- [Requirements]
Work out how many lines hold the string "that". The answer is a single number, nothing more.

- [Source material]

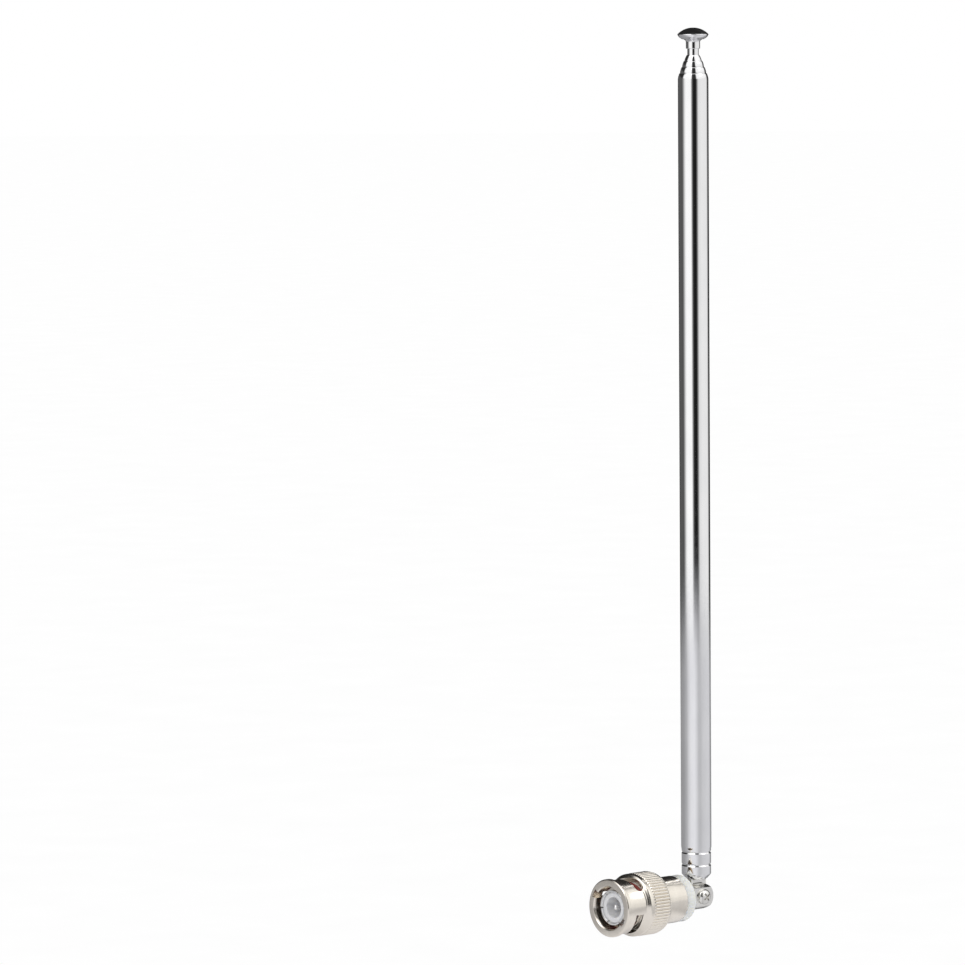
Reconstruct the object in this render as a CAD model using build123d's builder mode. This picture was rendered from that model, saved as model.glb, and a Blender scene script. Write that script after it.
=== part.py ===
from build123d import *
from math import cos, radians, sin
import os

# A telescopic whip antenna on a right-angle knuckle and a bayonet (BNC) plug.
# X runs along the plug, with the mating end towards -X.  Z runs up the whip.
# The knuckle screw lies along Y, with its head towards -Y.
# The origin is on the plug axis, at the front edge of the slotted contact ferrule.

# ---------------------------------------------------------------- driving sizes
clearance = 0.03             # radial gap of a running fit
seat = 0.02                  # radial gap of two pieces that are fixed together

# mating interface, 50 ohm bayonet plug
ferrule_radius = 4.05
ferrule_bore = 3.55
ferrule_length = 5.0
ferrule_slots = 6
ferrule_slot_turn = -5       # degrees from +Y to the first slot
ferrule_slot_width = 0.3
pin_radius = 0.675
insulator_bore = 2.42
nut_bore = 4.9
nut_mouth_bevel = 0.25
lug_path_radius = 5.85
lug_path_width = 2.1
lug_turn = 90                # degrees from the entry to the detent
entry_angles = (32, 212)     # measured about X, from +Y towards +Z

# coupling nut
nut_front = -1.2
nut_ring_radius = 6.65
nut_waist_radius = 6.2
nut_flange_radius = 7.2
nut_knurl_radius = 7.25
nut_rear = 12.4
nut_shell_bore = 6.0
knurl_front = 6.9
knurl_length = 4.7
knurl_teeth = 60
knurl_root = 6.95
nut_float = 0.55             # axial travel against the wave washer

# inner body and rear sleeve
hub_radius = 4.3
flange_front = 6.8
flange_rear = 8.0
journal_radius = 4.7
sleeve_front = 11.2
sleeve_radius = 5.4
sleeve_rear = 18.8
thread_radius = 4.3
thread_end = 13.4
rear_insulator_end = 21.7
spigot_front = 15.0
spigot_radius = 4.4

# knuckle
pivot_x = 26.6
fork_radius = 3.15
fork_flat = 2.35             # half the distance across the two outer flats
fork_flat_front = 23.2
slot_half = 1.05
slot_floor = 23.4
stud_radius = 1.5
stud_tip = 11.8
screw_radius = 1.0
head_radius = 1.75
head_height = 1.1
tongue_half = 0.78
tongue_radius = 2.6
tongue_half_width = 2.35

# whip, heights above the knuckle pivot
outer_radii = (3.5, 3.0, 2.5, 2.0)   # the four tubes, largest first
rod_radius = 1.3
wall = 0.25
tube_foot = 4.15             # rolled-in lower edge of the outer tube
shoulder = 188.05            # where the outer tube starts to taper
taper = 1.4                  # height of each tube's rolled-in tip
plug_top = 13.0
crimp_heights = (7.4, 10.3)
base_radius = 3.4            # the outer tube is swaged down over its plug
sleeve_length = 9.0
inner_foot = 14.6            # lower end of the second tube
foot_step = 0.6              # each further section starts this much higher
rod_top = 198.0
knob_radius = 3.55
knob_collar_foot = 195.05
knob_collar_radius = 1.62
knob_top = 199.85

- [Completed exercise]
2